小时,常贪玩于清江柳荫下小水潭。打水仗了,还要寻个柳枝圈儿扣在头上,欢得溪水直鼓水泡儿,欢得柳叶飘到水里悠悠地流。清江边的孩子,没有不爱耍水的。河边的男孩女孩,都爱到河里去玩,捡浪柴。小时候的夏天,总是偷偷背着父母去洗澡一群赤条条、光溜溜的孩子,扑腾扑腾扑向湍急起伏的大浪,一颗颗小脑袋在浪花里忽隐忽现,好不享受。那时,我们谁也不知道啥叫危险,只喜欢向浪头最大的地方冲。而在一般的浪涛间漂浮是不过瘾的,也被人看不起。抢着坐大浪是我们的英雄壮举。就听听“坐浪”这两个字,你就可以想见我们孩子有多勇敢。也不知是谁先叫出的这两个字,反正一说坐浪,我们浑身就有一种英雄豪气。孩子胆儿大,是清江赐予的。大人很是担心我的安全,每每偷跑下水后总挨打,盼望着我将来在山外有出息,因此,我就有了个乳名:江离。

我的家乡的村头有一条小溪,小溪的水不紧不慢注入了清江。我是吸吮它的乳汁长大的。我也常常坐在溪边岩石上,看着清江上的船,那船有如柳叶形,这船中间宽两头窄,船尾还有一片竹席卷成拱形的篷,盖着舵把儿。破了格的船舱和直着的篙,真像柳叶的茎脉。前浆后舵,桨篙并用。两侧船帮是渐伸的弧线,看起来像土家人织西兰卡普的线梭。那山像是经线,那水似纬线,赶峡的船儿就这么穿来穿去,像织锦。我知道,清江里的水就有我身旁小溪的“功劳”。
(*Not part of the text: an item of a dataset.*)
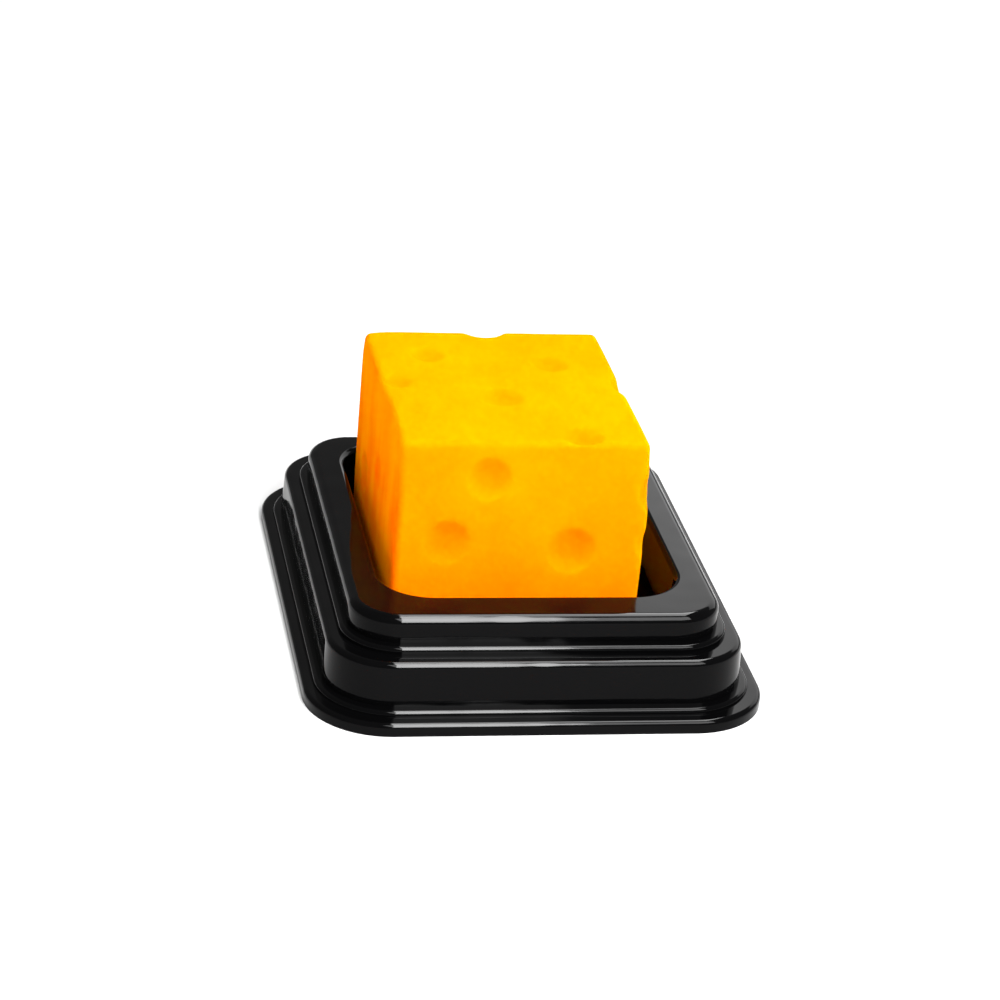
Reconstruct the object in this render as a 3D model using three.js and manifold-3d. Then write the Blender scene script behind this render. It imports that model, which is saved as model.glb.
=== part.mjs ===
// A block of yellow cheese standing in the well of a black two-tier plastic tray.
// Millimetres, +Z up. The origin is under the middle of the tray, on the surface it stands on.
// +X is to the right and -Y is the front.

import * as THREE from 'three';
import { LoftGeometry } from 'three/addons/geometries/LoftGeometry.js';
import { RoundedBoxGeometry } from 'three/addons/geometries/RoundedBoxGeometry.js';
import { mergeVertices } from 'three/addons/utils/BufferGeometryUtils.js';
import Module from 'manifold-3d';

const wasm = await Module();
wasm.setup();

// ---- Driving sizes -------------------------------------------------------------------------

// The cheese, and how far it stands clear of the floor of the well.
const cheese = { width: 55, depth: 63, height: 51.9, edgeRadius: 1.4 };
const restClearance = 0.3;

// The room left between the cheese and the foot of the well's walls.
const room = { left: 1.05, right: 6.05, front: 7, back: 5.2 };

// The plastic sheet that the whole tray is drawn from.
const sheet = 0.6;

// The well: how far its walls lean in down to the floor, and its corners and roundings.
const well = { lean: 2, corner: 11.5, mouthRadius: 1.2, floorRadius: 1.6 };

// Flat ledges, from the well out to the flange. "end" is the front and the back.
const rim = { side: 5.35, front: 8, back: 3.2 };
const step = { side: 1.6, end: 3.05 };
const brim = { side: 2.45, end: 3.7 };

// The plinth is the small round-edged step at the foot of each tier.
const plinth = { side: 1.75, end: 2.5, edgeRadius: 0.95 };

// Each tier: its rise from the ledge below, how much of that is plinth, how far its wall leans
// in, its shoulder and its corner.
const upperTier = { rise: 7.35, plinthRise: 1.5, lean: 0.1, shoulder: 2.1, corner: 10.5 };
const lowerTier = { rise: 10.7, plinthRise: 1.05, lean: 0.55, shoulder: 1.3, corner: 13.5 };
const flange = { rise: 2.85, edgeRadius: 1.1, corner: 17.3 };

// Eyes, the shallow round hollows in the cheese. Each is placed from the middle of its face:
// "across" runs to the right of somebody who faces it, and "up" is up, or to the back on top.
const eyes = [
  { face: 'top', across: -14.8, up: 16.9, width: 8.5, sink: 1.2 },
  { face: 'top', across: -24, up: 1.5, width: 7.5, sink: 1.2 },
  { face: 'top', across: -2, up: -6.6, width: 11, sink: 1.4 },
  { face: 'top', across: 12.6, up: 12.1, width: 9, sink: 1.2 },
  { face: 'top', across: 12.4, up: -28, width: 9.5, sink: 1.4 },
  { face: 'front', across: -7.9, up: 17.3, width: 9.8, sink: 1.4 },
  { face: 'front', across: -16.1, up: 2.4, width: 10.6, sink: 1.5 },
  { face: 'front', across: 11.4, up: 0.3, width: 11, sink: 1.5 },
  { face: 'left', across: -16.5, up: -3, width: 9, sink: 1.2 },
  { face: 'left', across: 3, up: 6, width: 8, sink: 1.1 },
  { face: 'right', across: 14, up: 2, width: 10, sink: 1.3 },
  { face: 'right', across: -8, up: 14, width: 9, sink: 1.2 },
  { face: 'back', across: -11, up: 9, width: 10, sink: 1.3 },
  { face: 'back', across: 13, up: 1, width: 9, sink: 1.2 },
];

// Notches, the eyes that an edge of the block cuts through: how far along the edge from its
// middle, how wide the notch is there, and how deep it bites.
const notches = [
  { edge: 'backTop', along: 0.6, width: 9.6, bite: 2.7 },
  { edge: 'rightTop', along: -0.2, width: 12, bite: 1.9 },
  { edge: 'leftTop', along: -12.6, width: 17, bite: 1.3 },
  { edge: 'rightFront', along: 14, width: 8, bite: 1.3 },
  { edge: 'rightFront', along: 1.8, width: 6, bite: 0.8 },
];

// How finely round shapes are faceted.
const cornerSteps = 6;
const arcSteps = 3;
const cheeseEdgeSteps = 3;
const eyeSides = 32;
const eyeRings = 24;

// How far a cutting solid runs past the face that it cuts through.
const overrun = 1;

// ---- Sizes that follow ---------------------------------------------------------------------

const mouth = {
  width: cheese.width + room.left + room.right + 2 * well.lean,
  depth: cheese.depth + room.front + room.back + 2 * well.lean,
  middle: (rim.front - rim.back) / 2,
};

const upper = {
  width: mouth.width + 2 * (rim.side + upperTier.shoulder),
  depth: mouth.depth + rim.front + rim.back + 2 * upperTier.shoulder,
};

const lower = {
  width: upper.width + 2 * (upperTier.lean + plinth.side + step.side + lowerTier.shoulder),
  depth: upper.depth + 2 * (upperTier.lean + plinth.end + step.end + lowerTier.shoulder),
};

const outer = {
  width: lower.width + 2 * (lowerTier.lean + plinth.side + brim.side),
  depth: lower.depth + 2 * (lowerTier.lean + plinth.end + brim.end),
};

const stepHeight = flange.rise + lowerTier.rise;
const trayHeight = stepHeight + upperTier.rise;

const cheeseMiddle = new THREE.Vector3(
  (room.left - room.right) / 2,
  mouth.middle + (room.front - room.back) / 2,
  sheet + restClearance + cheese.height / 2,
);

// ---- Outlines and lofts --------------------------------------------------------------------

// A level of the tray: a rounded rectangle at one height. "middle" is the y of its centre.
function level(size, corner, z, middle = 0) {
  return { width: size.width, depth: size.depth, corner, z, middle };
}

// The same level made larger by "side" on the left and right and by "end" front and back,
// and raised by "up". Its corners keep the same centres as far as they can.
function grown(from, side, end, up = 0) {
  const corner = Math.max(from.corner + Math.min(side, end), 0.1);
  const size = { width: from.width + 2 * side, depth: from.depth + 2 * end };
  return level(size, corner, from.z + up, from.middle);
}

// The levels of a quarter-round edge over a wall that ends at "wallTop".
function roundedOver(wallTop, radius) {
  return Array.from({ length: arcSteps + 1 }, (_, i) => {
    const turn = (i / arcSteps) * (Math.PI / 2);
    const inset = radius * (1 - Math.cos(turn));
    return grown(wallTop, -inset, -inset, radius * Math.sin(turn));
  });
}

// The points of one level, anticlockwise from above.
function ring({ width, depth, corner, z, middle }) {
  const x = width / 2 - corner;
  const y = depth / 2 - corner;
  const centres = [[x, y], [-x, y], [-x, -y], [x, -y]];
  return centres.flatMap(([cx, cy], quarter) => Array.from({ length: cornerSteps + 1 }, (_, i) => {
    const angle = (quarter + i / cornerSteps) * (Math.PI / 2);
    return new THREE.Vector3(cx + corner * Math.cos(angle), middle + cy + corner * Math.sin(angle), z);
  }));
}

function loft(levels) {
  return new LoftGeometry(levels.map(ring), { capStart: true, capEnd: true });
}

// ---- Solids --------------------------------------------------------------------------------

function solid(geometry) {
  const bare = new THREE.BufferGeometry();
  bare.setAttribute('position', geometry.getAttribute('position'));
  bare.setIndex(geometry.index);
  const merged = mergeVertices(bare, 1e-4);
  return new wasm.Manifold(new wasm.Mesh({
    numProp: 3,
    vertProperties: merged.attributes.position.array,
    triVerts: new Uint32Array(merged.index.array),
  }));
}

function geometryOf(made) {
  const { vertProperties, triVerts } = made.getMesh();
  const geometry = new THREE.BufferGeometry();
  geometry.setAttribute('position', new THREE.BufferAttribute(vertProperties, 3));
  geometry.setIndex(new THREE.BufferAttribute(triVerts, 1));
  geometry.computeVertexNormals();
  return geometry;
}

// ---- Tray ----------------------------------------------------------------------------------

// The wall of one tier, from the top of its plinth up to the ledge that its shoulder ends in.
function tierWall(size, tier, foot) {
  const top = foot + tier.rise - tier.shoulder;
  const wallTop = level(size, tier.corner, top);
  const wallFoot = grown(wallTop, tier.lean, tier.lean, foot + tier.plinthRise - top);
  const plinthSide = grown(wallFoot, plinth.side, plinth.end, -plinth.edgeRadius);
  const plinthFoot = grown(plinthSide, 0, 0, foot - plinthSide.z);
  const plinthRound = roundedOver(plinthSide, plinth.edgeRadius);
  return [plinthFoot, ...plinthRound, wallFoot, ...roundedOver(wallTop, tier.shoulder)];
}

// Every level of the outside of the tray, from the lip up to the ledge round the well.
function outsideLevels() {
  const lip = level(outer, flange.corner, 0);
  return [
    lip,
    ...roundedOver(grown(lip, 0, 0, flange.rise - flange.edgeRadius), flange.edgeRadius),
    ...tierWall(lower, lowerTier, flange.rise),
    ...tierWall(upper, upperTier, stepHeight),
  ];
}

// The levels of the well, from its floor up to its rolled mouth.
function wellLevels() {
  const wallTop = level(mouth, well.corner, trayHeight - well.mouthRadius, mouth.middle);
  const floorTop = sheet + well.floorRadius;
  const wallFoot = grown(wallTop, -well.lean, -well.lean, floorTop - wallTop.z);
  const floorRound = roundedOver(wallFoot, well.floorRadius)
    .map((round) => ({ ...round, z: 2 * floorTop - round.z }))
    .reverse();
  const mouthRound = roundedOver(wallTop, -well.mouthRadius)
    .map((round) => ({ ...round, z: 2 * wallTop.z - round.z }));
  return [...floorRound, ...mouthRound];
}

function extended(levels, below, above) {
  const first = levels[0];
  const last = levels[levels.length - 1];
  const under = below ? [grown(first, 0, 0, -below)] : [];
  const over = above ? [grown(last, 0, 0, above)] : [];
  return [...under, ...levels, ...over];
}

function trayGeometry() {
  const outside = solid(loft(outsideLevels()));
  const hollow = outsideLevels().map((at) => grown(at, -sheet, -sheet, at.z > 0 ? -sheet : 0));
  const wellSkin = wellLevels().map((at) => grown(at, sheet, sheet, -sheet));
  const well = solid(loft(extended(wellLevels(), 0, overrun)));
  const channel = solid(loft(extended(hollow, overrun, 0)))
    .subtract(solid(loft(extended(wellSkin, 2 * overrun, overrun))));
  return geometryOf(outside.subtract(well).subtract(channel));
}

// ---- Cheese --------------------------------------------------------------------------------

// For each face of the block: which way it looks, and which ways "across" and "up" run on it.
const faces = {
  top: { out: [0, 0, 1], across: [1, 0, 0], up: [0, 1, 0] },
  front: { out: [0, -1, 0], across: [1, 0, 0], up: [0, 0, 1] },
  back: { out: [0, 1, 0], across: [-1, 0, 0], up: [0, 0, 1] },
  left: { out: [-1, 0, 0], across: [0, -1, 0], up: [0, 0, 1] },
  right: { out: [1, 0, 0], across: [0, 1, 0], up: [0, 0, 1] },
};

// For each edge with a notch: the side of the block it is on, and the way along it.
const edges = {
  backTop: { out: [0, 1, 1], along: [1, 0, 0] },
  rightTop: { out: [1, 0, 1], along: [0, 1, 0] },
  leftTop: { out: [-1, 0, 1], along: [0, 1, 0] },
  rightFront: { out: [1, -1, 0], along: [0, 0, 1] },
};

const halfBlock = new THREE.Vector3(cheese.width, cheese.depth, cheese.height).multiplyScalar(0.5);

function vector([x, y, z]) {
  return new THREE.Vector3(x, y, z);
}

// The radius of the ball whose cap is "width" across and "sink" deep.
function ballRadius(width, sink) {
  return (width * width / 4 + sink * sink) / (2 * sink);
}

function ball(radius, centre) {
  const geometry = new THREE.SphereGeometry(radius, eyeSides, eyeRings);
  return solid(geometry.translate(centre.x, centre.y, centre.z));
}

function eyeBall({ face, across, up, width, sink }) {
  const ways = faces[face];
  const out = vector(ways.out);
  const radius = ballRadius(width, sink);
  const centre = out.clone().multiply(halfBlock)
    .addScaledVector(vector(ways.across), across)
    .addScaledVector(vector(ways.up), up)
    .addScaledVector(out, radius - sink);
  return ball(radius, centre);
}

function notchBall({ edge, along, width, bite }) {
  const ways = edges[edge];
  const out = vector(ways.out);
  const radius = ballRadius(width, bite);
  const centre = out.clone().multiply(halfBlock)
    .addScaledVector(vector(ways.along), along)
    .addScaledVector(out.normalize(), radius - bite - cheese.edgeRadius * (Math.SQRT2 - 1));
  return ball(radius, centre);
}

function cheeseGeometry() {
  const { width, depth, height, edgeRadius } = cheese;
  const block = solid(new RoundedBoxGeometry(width, depth, height, cheeseEdgeSteps, edgeRadius));
  const hollows = [...eyes.map(eyeBall), ...notches.map(notchBall)];
  return geometryOf(hollows.reduce((left, hollow) => left.subtract(hollow), block));
}

// ---- The object ----------------------------------------------------------------------------

const trayPlastic = new THREE.MeshStandardMaterial({ color: 0x0b0b0d, roughness: 0.22, metalness: 0 });
const cheesePaste = new THREE.MeshStandardMaterial({ color: 0xffb800, roughness: 0.55, metalness: 0 });

const tray = new THREE.Mesh(trayGeometry(), trayPlastic);
tray.name = 'tray';

const cheeseBlock = new THREE.Mesh(cheeseGeometry(), cheesePaste);
cheeseBlock.name = 'cheese_block';
cheeseBlock.position.copy(cheeseMiddle);

const cheeseOnTray = new THREE.Group();
cheeseOnTray.add(tray, cheeseBlock);

export default cheeseOnTray;
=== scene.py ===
# %% [markdown]
# # A block of cheese on its black tray
#
# The object has two pieces. A block of yellow cheese, cut square and full of small round eyes,
# stands in the well of a black plastic tray. The tray is one thin sheet, drawn over a mould into
# a flange, two tiers and the well.
#
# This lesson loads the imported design, makes a finer mesh for each piece with mesh operators,
# gives each one a material made of nodes, and then sets the floor, the lights and the camera.
# Blender works in metres, and sizes on a small object are easier to read in millimetres, so every
# size below is a number times `MM`.

# %% Load the design and note its size
import math

import bmesh
import bpy
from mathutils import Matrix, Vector, noise


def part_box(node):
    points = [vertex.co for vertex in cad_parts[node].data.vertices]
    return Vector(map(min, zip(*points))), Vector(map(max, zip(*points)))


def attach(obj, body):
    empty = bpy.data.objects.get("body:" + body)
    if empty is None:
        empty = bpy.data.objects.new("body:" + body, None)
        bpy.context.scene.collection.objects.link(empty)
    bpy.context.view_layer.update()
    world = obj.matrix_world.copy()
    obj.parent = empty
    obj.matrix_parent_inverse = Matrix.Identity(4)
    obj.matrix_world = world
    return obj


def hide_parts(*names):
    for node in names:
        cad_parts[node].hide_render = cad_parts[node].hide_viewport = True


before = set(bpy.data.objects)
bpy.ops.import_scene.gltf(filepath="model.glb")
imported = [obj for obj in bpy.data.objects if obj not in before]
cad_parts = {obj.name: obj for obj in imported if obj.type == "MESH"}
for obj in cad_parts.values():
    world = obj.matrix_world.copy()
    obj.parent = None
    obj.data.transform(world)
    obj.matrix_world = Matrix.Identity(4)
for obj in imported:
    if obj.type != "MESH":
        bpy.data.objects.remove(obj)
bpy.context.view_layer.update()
MM = 0.001  # metres in a millimetre
tray_low, tray_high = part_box("tray")
block_low, block_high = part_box("cheese_block")
tray_size = tray_high - tray_low
block_size = block_high - block_low
print("tray", [round(v / MM, 1) for v in tray_size], "mm")
print("cheese", [round(v / MM, 1) for v in block_size], "mm")

# %% [markdown]
# ## From a mesh to a piece
#
# Each piece starts as a bmesh, Blender's editable mesh, because its operators can be run one after
# another without selecting anything. `finished_piece` closes the seams, turns every face outwards,
# and makes the mesh into an object at the origin. The object moves with the one rigid body, and
# takes the place of the plain mesh that came with the design.

# %% Make a mesh into a piece
MERGE_WITHIN = 0.001 * MM
SHARP_ABOVE = math.radians(50)  # an edge that folds further than this is shaded as a crease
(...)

小溪它没有名字,它只是一条无名的小溪。记得小时候,姐姐从学校带回一本地图册来,指着上面弯弯曲曲的蓝线,告诉我这是长江,那是黄河的时候,我要她告诉我,哪儿是我们村头的小溪。姐姐说,小溪太小,地图上是没有的。我硬是不信,吵着要她给我找出小溪来,差点把地图撕坏了。姐姐说,等江离长大了,就知道了。离开家乡三十多年了,每当思念故土的时候,竟还像孩提时那样,对着房间客厅的地图揣摩着无名小溪的位置。

那是一条涓涓细流,看不见泛起的浪花,听不到哗哗的水声,只是默默无闻地流着。干旱的时候,它缓缓地流进田里,滋润着枯萎的禾苗,使它们重新抬起萎黄的头来,变得青葱葱的。劳作归来的人们,来到它的身边,捧起清澈的水来喝上一口,疲劳似乎被赶跑了,脸上露出甜甜的笑意。然后,清一清嗓子,粗犷、豪放的土家山歌便从嘴里流出:“隔河望见姐爬坡,打个排哨姐等我,姐儿听到排哨喊,脚瘫手软难上坡……”

夏日的傍晚,老人们在溪边的树下聊着白话,小伢子们在溪里打着水仗,姑娘们在溪边洗衣服,嘴里哼着好听的歌儿,调皮的小伙子们却爱乘人不备,向溪里投一个石子,溅起一簇水花,打湿了姑娘们的衣服,于是便招来一阵笑骂。夜深了,小溪流进了忙碌了一天的农人的心田。

记得有一次,我问父亲,这小溪不停地流着,流到哪里去了呢?父亲说:“别着急,等你长大了,你就会知道的……”,“那我什么时候才能长大呢?”,“喝小溪的水,离开清江了,很快就会长大的。”

小溪的水终于把我养大了,我也从此离开了清江,我成了真正的“江离”。我来到大江边,来到海滨,来到湖畔。我终于找到了小溪的去处:在江河的合奏中,我听到了它的旋律;我在湖海的波涛里,看到了它的活力;在我的生命里面,不也流淌着它浓浓的血液么?我没有离开小溪。

我崇敬大海广阔无垠的胸怀,我赞叹江河奔腾澎湃的气势,但在我心中,永远深深铭记着家乡村头的小溪。